§ What is needed: Search the listing below for the string "bodies" and copy every line where it occurs.

— Begin Data section —

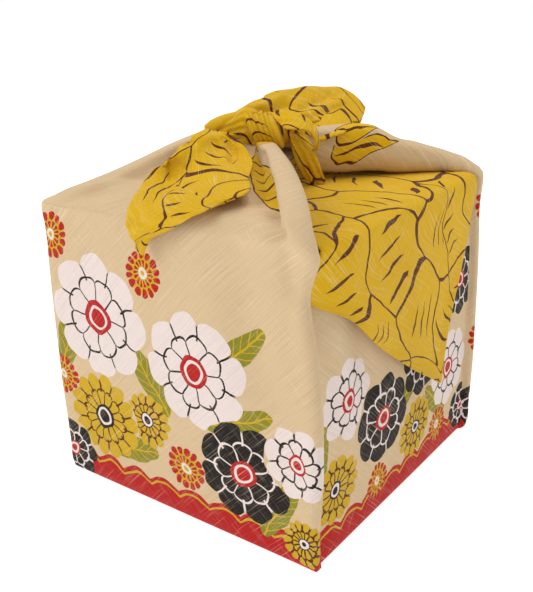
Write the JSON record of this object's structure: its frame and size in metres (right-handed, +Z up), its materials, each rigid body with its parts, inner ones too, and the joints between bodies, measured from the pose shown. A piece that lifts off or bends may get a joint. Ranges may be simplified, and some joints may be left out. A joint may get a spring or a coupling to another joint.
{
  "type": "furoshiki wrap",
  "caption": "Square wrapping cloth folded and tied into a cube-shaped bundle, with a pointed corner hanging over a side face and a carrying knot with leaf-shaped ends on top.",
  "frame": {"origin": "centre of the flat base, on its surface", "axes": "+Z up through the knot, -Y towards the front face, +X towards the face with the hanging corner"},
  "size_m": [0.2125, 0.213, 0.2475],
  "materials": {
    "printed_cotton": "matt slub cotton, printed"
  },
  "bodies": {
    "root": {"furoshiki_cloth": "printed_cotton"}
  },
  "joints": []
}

— End Data section —

§ Written response:
Write the JSON record of this object's structure: its frame and size in metres (right-handed, +Z up), its materials, each rigid body with its parts, inner ones too, and the joints between bodies, measured from the pose shown. A piece that lifts off or bends may get a joint. Ranges may be simplified, and some joints may be left out. A joint may get a spring or a coupling to another joint.
  "bodies": {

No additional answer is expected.